Foodsharing Moscow - Part One
May 15, 2018
Part 1/5
Hello everybody, I am Anna Uspenskaya, founder of the Foodsharing Moscow project. I’m going to tell you how Russians can get involved in saving and sharing food.
The Idea and First Steps
I learned about German Foodsharing in the winter of 2015 from the blog of Jana Frank, an illustrator and writer of Soviet Union origin living in Berlin and writing her blog in Russian. She often told her followers about her experiences as a foodsaver in Berlin.
I knew almost nothing about ecology and environmental concerns at that time. I had barely heard of the harmfulness of food waste. But it sounded really fantastic for me that people could get for free such amounts of high quality food and that all of this food might have been thrown away otherwise. In my family we had never any food leftovers thrown away. I have never been starving, but when I was a student in the late 2000s it was sometimes difficult for me to earn a living to survive, and not end up being expelled from university for truancy. I had no extra money with which to go to the university cafeteria every day so I cooked my lunch at home and brought it to university with me. On my vacation trips I tried not to spend money if at all possible.
Collecting leftovers in the canteen of the Moscow State University Summer Camp, 2009. I was against food waste from the age of 19.

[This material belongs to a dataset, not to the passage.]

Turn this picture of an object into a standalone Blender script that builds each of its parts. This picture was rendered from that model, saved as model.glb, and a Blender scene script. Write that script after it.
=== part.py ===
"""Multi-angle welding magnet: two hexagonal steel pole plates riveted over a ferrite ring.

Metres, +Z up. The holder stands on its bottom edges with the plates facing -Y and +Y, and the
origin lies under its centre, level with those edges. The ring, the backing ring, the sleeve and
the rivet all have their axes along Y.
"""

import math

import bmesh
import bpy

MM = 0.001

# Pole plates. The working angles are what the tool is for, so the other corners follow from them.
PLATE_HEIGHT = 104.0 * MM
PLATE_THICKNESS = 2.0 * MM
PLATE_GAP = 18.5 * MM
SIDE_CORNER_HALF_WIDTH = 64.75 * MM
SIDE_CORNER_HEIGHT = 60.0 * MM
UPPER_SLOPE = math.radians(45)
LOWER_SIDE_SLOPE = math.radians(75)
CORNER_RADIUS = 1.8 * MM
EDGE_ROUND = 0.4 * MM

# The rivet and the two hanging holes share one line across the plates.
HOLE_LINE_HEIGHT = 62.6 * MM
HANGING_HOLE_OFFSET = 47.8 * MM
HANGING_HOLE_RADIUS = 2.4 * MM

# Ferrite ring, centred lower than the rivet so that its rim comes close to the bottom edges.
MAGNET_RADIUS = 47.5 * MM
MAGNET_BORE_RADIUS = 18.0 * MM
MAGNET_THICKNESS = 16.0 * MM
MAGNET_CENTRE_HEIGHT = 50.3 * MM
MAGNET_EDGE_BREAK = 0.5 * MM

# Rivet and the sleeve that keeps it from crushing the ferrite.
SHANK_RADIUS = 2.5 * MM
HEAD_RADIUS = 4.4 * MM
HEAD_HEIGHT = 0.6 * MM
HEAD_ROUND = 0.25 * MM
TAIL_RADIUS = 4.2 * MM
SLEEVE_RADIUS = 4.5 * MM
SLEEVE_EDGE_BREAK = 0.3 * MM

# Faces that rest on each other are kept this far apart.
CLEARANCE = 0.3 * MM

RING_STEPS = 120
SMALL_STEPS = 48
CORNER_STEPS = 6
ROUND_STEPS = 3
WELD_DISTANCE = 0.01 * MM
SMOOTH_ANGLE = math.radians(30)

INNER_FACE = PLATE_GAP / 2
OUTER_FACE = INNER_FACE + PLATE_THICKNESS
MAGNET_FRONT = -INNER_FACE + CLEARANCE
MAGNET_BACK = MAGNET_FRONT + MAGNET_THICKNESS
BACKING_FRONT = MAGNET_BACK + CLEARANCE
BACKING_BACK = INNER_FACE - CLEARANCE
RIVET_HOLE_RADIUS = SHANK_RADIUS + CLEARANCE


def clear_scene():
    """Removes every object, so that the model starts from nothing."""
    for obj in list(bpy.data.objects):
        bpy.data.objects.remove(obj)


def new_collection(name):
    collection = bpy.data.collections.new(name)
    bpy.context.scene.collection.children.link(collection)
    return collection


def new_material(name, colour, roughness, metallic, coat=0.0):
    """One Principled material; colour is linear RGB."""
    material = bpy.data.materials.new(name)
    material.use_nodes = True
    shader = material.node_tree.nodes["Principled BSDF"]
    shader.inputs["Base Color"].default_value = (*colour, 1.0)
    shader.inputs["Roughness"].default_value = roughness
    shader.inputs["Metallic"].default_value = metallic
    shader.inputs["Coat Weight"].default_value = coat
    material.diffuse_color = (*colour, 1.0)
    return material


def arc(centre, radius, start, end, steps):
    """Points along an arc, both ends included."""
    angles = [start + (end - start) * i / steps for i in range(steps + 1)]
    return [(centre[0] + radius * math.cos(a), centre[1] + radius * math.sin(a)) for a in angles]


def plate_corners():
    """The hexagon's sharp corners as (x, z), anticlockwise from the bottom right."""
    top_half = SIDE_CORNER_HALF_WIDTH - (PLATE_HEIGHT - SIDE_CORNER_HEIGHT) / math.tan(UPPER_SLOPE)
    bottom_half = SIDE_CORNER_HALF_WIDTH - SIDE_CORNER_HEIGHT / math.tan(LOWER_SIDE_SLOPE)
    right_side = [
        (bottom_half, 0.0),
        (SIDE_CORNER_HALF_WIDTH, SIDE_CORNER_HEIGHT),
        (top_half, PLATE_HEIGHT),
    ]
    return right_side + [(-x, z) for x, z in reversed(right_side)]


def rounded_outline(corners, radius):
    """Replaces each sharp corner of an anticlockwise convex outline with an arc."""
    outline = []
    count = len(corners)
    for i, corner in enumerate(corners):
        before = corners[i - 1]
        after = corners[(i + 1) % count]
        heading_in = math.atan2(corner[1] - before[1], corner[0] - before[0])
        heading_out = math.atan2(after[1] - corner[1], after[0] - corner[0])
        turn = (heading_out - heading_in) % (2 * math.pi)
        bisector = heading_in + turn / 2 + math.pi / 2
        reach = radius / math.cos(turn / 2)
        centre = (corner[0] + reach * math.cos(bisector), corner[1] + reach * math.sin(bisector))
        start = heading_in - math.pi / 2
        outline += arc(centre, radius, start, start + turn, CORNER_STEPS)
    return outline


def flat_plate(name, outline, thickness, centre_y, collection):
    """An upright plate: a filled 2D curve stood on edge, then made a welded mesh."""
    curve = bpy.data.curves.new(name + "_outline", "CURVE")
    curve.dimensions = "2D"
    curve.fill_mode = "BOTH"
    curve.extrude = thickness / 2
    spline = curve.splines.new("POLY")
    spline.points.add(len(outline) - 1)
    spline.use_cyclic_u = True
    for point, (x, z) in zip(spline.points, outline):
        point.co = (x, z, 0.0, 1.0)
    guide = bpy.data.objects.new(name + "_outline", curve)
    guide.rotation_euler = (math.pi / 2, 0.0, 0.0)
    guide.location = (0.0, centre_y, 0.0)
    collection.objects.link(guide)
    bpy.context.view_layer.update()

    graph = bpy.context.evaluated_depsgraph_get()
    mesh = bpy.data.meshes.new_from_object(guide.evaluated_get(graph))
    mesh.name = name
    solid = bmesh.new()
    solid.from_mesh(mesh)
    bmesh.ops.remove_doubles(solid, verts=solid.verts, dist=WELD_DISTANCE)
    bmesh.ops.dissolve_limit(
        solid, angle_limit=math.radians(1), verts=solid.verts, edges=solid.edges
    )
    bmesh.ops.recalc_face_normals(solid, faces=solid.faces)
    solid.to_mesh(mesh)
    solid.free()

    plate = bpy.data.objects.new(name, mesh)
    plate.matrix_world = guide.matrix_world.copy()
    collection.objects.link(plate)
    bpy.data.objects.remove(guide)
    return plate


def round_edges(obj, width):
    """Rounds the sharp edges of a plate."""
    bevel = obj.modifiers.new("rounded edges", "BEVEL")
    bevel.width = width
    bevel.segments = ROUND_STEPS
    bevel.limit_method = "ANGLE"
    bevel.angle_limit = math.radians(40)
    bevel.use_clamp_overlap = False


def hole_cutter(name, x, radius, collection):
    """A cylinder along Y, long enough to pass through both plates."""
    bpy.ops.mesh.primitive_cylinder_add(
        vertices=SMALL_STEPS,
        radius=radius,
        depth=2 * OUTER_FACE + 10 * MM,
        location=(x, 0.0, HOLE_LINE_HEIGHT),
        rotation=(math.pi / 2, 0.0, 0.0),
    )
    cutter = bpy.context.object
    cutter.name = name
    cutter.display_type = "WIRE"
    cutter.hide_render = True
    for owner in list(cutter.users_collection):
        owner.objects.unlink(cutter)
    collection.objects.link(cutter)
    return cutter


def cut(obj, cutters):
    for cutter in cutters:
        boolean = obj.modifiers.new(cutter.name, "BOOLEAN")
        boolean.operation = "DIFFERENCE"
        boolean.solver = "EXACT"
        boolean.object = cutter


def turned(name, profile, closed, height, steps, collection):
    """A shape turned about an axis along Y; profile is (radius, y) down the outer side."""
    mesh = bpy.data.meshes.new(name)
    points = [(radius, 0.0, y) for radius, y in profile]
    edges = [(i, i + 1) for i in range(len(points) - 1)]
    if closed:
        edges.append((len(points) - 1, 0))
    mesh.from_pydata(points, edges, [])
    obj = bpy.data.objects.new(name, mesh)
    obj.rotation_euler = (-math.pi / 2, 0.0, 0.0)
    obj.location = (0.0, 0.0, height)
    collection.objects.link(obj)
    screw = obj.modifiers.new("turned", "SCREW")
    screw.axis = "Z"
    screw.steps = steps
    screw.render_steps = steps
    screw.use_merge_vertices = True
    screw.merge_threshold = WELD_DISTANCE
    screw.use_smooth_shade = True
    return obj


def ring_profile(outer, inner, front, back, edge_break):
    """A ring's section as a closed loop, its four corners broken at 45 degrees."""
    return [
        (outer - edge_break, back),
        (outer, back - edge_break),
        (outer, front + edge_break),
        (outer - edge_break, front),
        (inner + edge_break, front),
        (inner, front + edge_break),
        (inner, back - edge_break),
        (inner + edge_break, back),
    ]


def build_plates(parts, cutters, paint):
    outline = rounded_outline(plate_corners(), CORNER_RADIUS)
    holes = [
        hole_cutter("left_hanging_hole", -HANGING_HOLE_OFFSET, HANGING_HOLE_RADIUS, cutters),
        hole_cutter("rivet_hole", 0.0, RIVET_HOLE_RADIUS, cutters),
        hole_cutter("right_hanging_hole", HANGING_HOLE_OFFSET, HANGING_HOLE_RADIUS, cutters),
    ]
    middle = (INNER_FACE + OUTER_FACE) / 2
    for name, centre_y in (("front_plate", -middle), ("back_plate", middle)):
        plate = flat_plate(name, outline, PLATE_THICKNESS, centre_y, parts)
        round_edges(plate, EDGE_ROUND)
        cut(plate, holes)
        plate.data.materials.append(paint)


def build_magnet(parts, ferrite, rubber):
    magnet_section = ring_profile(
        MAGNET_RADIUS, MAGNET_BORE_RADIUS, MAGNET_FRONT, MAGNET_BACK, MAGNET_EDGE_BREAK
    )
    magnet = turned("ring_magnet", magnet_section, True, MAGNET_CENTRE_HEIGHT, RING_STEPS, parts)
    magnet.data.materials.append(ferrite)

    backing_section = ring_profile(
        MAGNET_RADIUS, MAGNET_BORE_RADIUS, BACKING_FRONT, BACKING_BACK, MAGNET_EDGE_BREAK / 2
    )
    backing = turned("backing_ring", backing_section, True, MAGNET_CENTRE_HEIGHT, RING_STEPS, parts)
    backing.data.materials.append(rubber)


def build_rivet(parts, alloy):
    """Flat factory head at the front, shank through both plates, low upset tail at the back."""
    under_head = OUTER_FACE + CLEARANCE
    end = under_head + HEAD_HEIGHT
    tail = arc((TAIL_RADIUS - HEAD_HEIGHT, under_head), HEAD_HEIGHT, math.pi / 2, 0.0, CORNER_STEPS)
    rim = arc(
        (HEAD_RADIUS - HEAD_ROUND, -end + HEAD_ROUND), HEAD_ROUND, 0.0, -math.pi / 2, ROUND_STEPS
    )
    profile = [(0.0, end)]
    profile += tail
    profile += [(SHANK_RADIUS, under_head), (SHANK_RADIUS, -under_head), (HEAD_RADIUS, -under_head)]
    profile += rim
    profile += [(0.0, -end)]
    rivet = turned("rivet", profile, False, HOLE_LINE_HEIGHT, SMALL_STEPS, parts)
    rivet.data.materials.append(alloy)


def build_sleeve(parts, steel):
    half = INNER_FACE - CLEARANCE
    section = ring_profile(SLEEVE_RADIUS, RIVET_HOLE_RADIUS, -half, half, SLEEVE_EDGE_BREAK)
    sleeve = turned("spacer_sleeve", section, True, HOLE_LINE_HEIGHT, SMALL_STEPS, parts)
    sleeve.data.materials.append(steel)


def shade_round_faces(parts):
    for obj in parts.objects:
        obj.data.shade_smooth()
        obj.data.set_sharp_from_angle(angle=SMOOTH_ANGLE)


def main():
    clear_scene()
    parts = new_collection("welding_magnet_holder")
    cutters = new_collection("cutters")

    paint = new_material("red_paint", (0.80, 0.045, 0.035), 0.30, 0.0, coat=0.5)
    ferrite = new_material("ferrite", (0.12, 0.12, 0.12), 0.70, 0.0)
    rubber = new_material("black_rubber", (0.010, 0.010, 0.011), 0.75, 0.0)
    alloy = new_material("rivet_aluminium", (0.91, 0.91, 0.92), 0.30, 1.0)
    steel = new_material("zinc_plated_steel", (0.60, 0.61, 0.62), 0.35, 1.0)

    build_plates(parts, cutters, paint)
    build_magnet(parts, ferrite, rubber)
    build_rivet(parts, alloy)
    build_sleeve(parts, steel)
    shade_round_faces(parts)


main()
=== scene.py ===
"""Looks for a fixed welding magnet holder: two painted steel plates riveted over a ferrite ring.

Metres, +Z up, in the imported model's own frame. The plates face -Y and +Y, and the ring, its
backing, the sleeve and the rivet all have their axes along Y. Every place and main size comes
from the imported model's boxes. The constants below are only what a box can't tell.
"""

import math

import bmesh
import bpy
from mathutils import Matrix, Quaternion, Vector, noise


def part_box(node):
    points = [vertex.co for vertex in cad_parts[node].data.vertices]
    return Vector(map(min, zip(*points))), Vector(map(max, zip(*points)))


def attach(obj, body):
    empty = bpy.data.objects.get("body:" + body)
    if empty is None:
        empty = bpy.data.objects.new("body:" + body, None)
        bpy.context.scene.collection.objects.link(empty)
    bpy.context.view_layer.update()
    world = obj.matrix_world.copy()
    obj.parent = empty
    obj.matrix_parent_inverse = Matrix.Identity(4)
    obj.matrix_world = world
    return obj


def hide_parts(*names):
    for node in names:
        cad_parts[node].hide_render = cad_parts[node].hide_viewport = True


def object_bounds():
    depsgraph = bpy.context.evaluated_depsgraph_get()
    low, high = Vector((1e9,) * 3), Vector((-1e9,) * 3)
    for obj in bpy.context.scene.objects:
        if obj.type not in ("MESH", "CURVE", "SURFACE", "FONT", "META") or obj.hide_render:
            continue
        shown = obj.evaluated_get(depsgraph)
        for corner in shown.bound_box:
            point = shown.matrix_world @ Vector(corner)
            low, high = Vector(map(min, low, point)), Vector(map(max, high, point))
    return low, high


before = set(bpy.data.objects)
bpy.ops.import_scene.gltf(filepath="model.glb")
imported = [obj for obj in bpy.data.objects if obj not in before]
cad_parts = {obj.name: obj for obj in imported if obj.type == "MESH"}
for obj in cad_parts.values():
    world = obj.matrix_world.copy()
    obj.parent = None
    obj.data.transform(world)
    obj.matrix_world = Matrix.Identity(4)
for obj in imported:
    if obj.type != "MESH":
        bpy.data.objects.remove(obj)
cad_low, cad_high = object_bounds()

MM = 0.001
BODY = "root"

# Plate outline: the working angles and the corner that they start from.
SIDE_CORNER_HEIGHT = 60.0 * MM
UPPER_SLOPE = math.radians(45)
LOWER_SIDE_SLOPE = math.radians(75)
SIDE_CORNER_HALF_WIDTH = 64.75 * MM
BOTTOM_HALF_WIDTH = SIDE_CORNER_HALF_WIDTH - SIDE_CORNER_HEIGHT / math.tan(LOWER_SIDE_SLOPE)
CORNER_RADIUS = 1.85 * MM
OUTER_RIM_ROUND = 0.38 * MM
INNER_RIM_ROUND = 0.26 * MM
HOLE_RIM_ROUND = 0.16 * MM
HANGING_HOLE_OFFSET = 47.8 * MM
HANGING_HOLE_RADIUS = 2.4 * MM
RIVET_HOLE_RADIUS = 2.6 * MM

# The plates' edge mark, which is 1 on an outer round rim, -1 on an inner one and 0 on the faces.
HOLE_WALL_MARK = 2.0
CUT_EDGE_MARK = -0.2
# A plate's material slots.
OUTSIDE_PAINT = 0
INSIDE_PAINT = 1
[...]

By 2015 I had graduated, had a fulltime job and was looking for volunteering opportunities to help other people. I got involved in some volunteer trips to an orphanage and donated, from time to time, to some charitable foundations. I knew that lots of people were living under conditions of extreme poverty. At the same time, however, Moscow is quite a rich city. There are a lot of cafes, bakeries and restaurants here.
Trendy cafes in Moscow
So I decided to undertake some research. I visited cafes and small bakeries and asked the employers if they ever had any leftovers at the end of the working day. Of course they had. But when I asked if they would be able to give them to myself or someone else who would be able to come by at closing time to pick it up, the employers looked troubled. The most common answer was: "I'll pass on your request to the boss but I don't promise anything." I realized that my request may have sounded really strange to them. I had to work out a plan and come back to them with a better proposal.

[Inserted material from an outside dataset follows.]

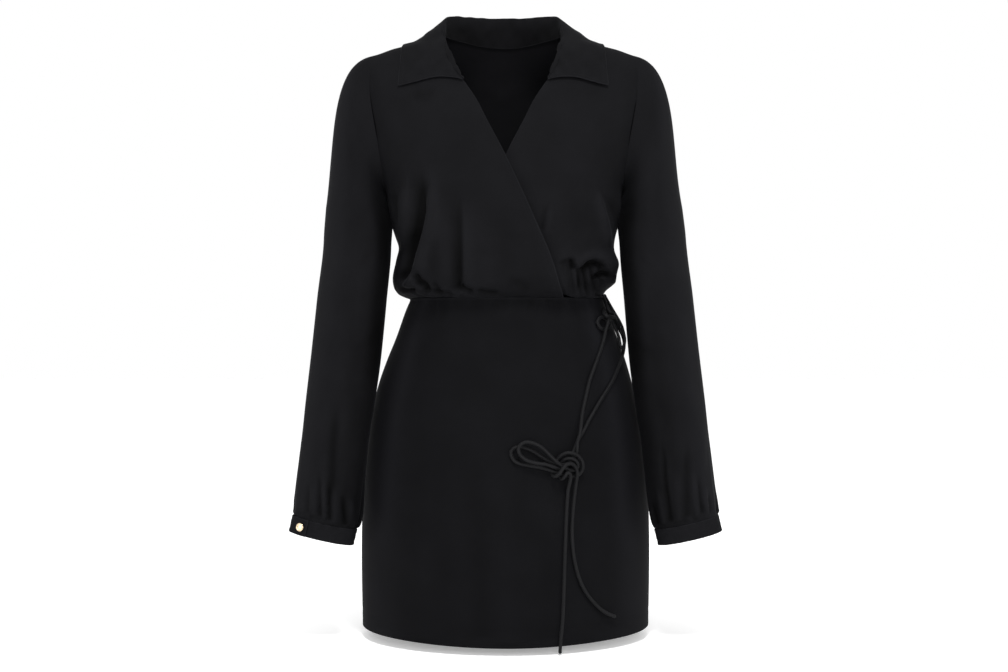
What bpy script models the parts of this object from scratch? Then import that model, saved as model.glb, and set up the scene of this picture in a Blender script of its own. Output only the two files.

I created foodsharing groups and pages in the most popular social networks; posted all of the relevant information that I could find in Russian and English about Foodsharing projects in Germany; and wrote about my desire to set up something similar. I also got in touch with foodsaving activists from Moscow and Saint-Petersburg. One day a Russian girl, living in Germany and coming to Moscow from time to time, wrote to me. She was doing foodsharing in Germany and she helped us a lot. She coordinated a group of volunteers who had a working knowledge of German and they translated the most essential articles from the Foodsharing Wiki. When the translation was completed and I was able to read it it became much clearer to me how it all worked. But we definitely had to rewrite the rules in order to make it clearer for Russians, and to come up with an alternative tool for coordinating as soon as possible as we didn’t have the foodsharing.de platform. First of all we created an open Google Map and invited all potential foodsavers to check in there and let us know where they lived. Working out where everyone interested lived was important because Moscow is a very big city and we wanted as many people as possible to be able to work together.

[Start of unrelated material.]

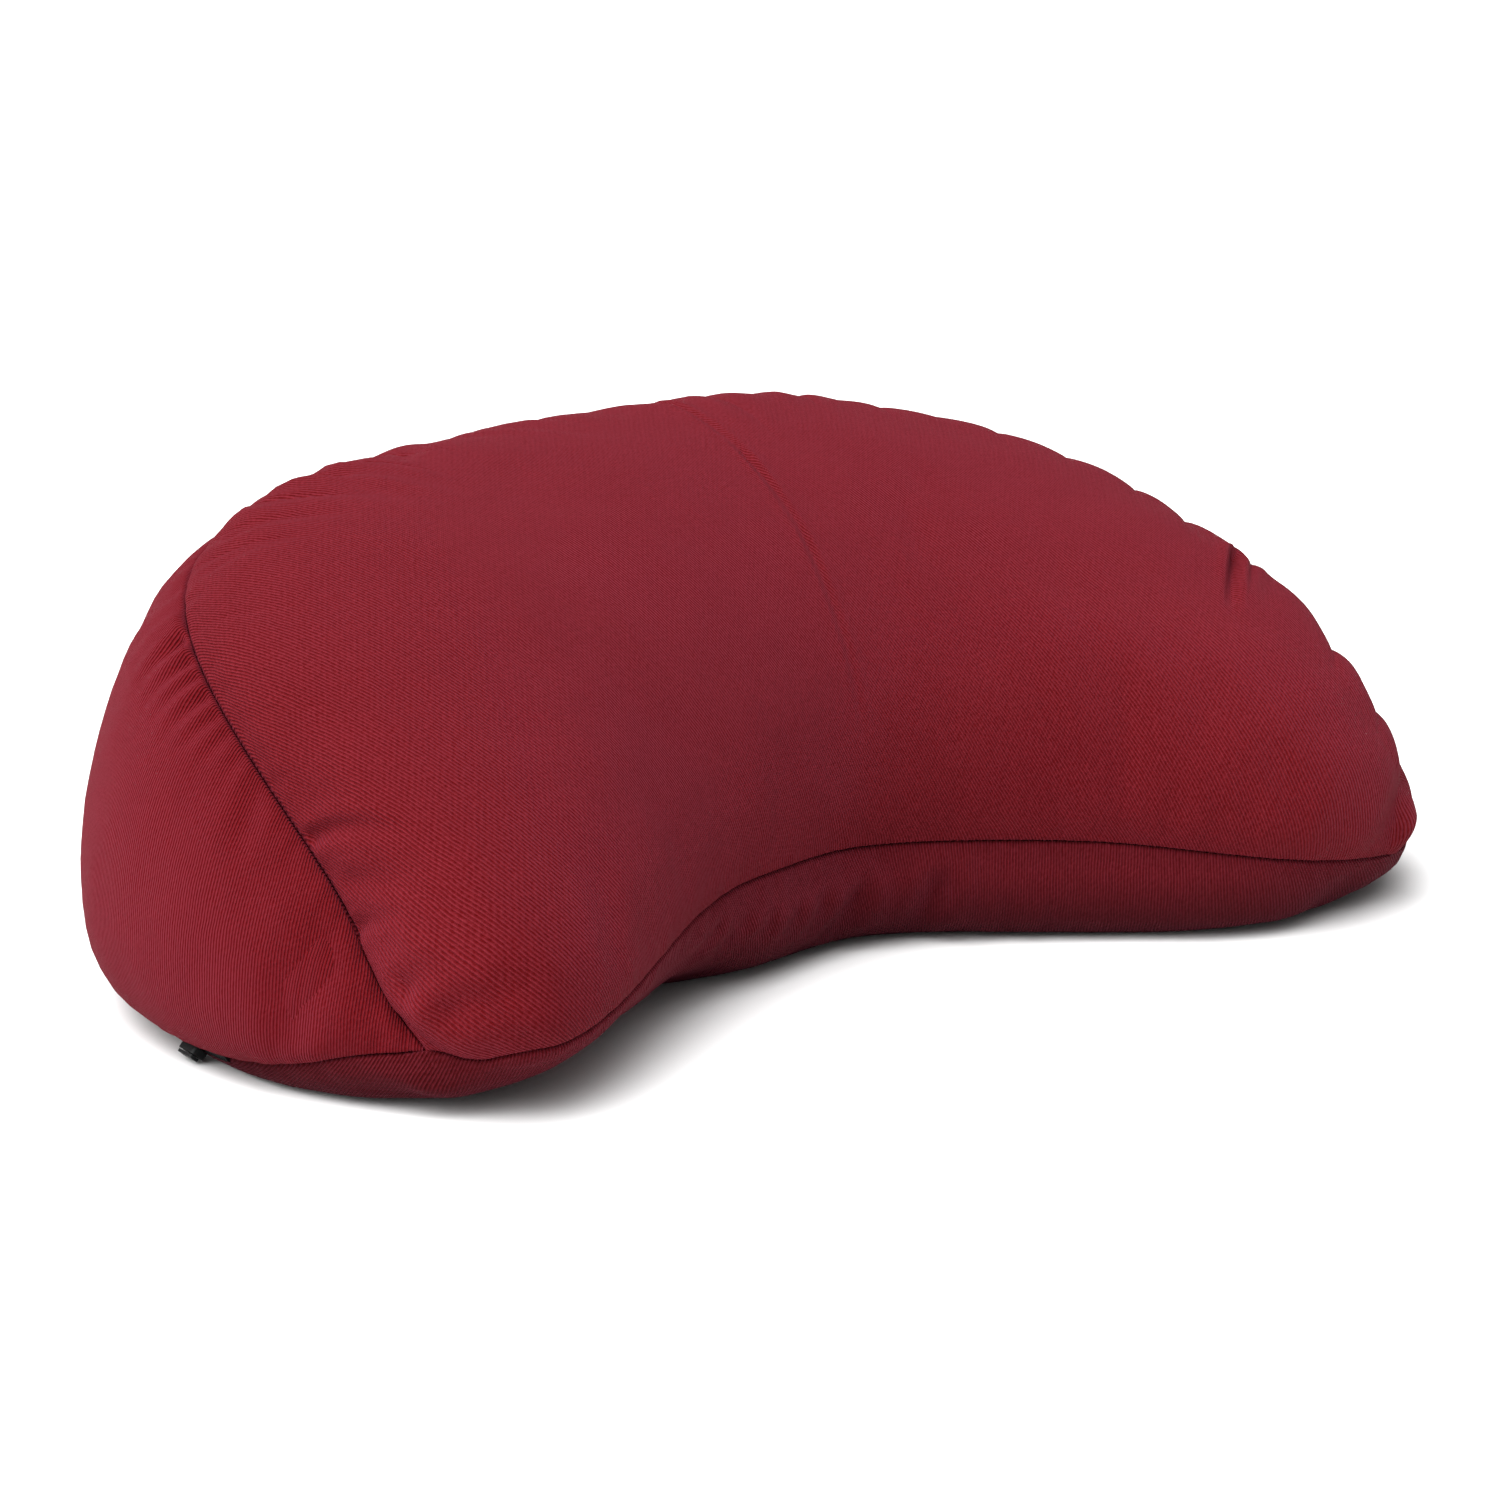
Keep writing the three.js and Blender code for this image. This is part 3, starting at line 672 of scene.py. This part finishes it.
def relief_of(name):
    """How far each point of a panel's outer face lies outside the smooth cover."""
    grid = grids[name]
    p = grid["points"]
    from_first = grid["fractions"] * grid["width"][:, None]
    from_second = (1 - grid["fractions"]) * grid["width"][:, None]
    first, second = (seam_distance[seam] for seam in SEAMS_OF[name])
    beside = np.minimum(from_first, from_second)
    edge = np.clip(beside / EDGE_FADE, 0, 1)
    relief = crease_relief(grid["panel"], CREASES_OF[name], p) * np.clip(beside / CREASE_FADE, 0, 1)
    wrinkles = resample(skin_wrinkles[name][..., None], skin_stations, skin_parts[name], grid["fractions"])
    wrinkles = np.clip(wrinkles[..., 0], -WRINKLE_MOST, WRINKLE_MOST)
    relief += wrinkles * edge * tip_fade(WRINKLE_TIP_FADE)
    relief += (LUMP_HEIGHT * lumps(p) + RIPPLE_HEIGHT * ripples(p)) * edge
    if name == "top":
        relief += pleat_relief(grid["shares"])
    relief += groove_relief(from_first, first, FIRST_SEAM_SEED)
    relief += groove_relief(from_second, second, SECOND_SEAM_SEED)
    if name == "bottom":
        relief += belly(from_second)
        relief *= np.clip(p[..., 2] / FLOOR_ROLL, 0, 1)
    return relief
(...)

Shortly afterwards we undertook our very first foodsaving expedition. A snack manufacturer had some unsold products and didn’t want to throw them away into the garbage. Whilst looking for an alternative option he found our group through social media and wrote to us.
One of our first pick-ups
As we began to gain experience of working and cooperating together we made it a priority to clarify and formalize the rules for foodsavers. In March 2016 we gave a first public lecture about foodsharing in Moscow. We did a screening of Valentin Thurn’s short movie “Waste” and provided an explanation about Foodsharing in Germany and how it could serve as a model and inspiration for us as we continued to develop our project and our plans.
We created and printed flyers and began to introduce ourselves to cafes and small bakeries in the center of the city and discuss with them the possibility of collecting unsold food that would otherwise go to waste. During our first months we attracted more partners. As we started to gain experience we also realized the need to redesign some parts of our project.
We created a management system using several popular free software tools:
- Vkontakte chats for teams’ communication (Vkontakte is a Russian social network; the group chats there are very fast and easy to use)
- Google Forms for a quiz (people who wanted to join are required to pass a quiz which evaluates if they have read the rules and understood what foodsharing is all about);
- Google Sheets for schedules and weight reports;
- Google Fusion Tables for foodsavers’ database management with map representation;
Example of our schedule in Google Sheets
Foodsharing began to work well, and we were really delighted about the way that things had developed. The community in Saint-Petersburg was growing at roughly the same rate as our one in Moscow, and they were also successful in getting some of the bakeries, stores and cafes to cooperate.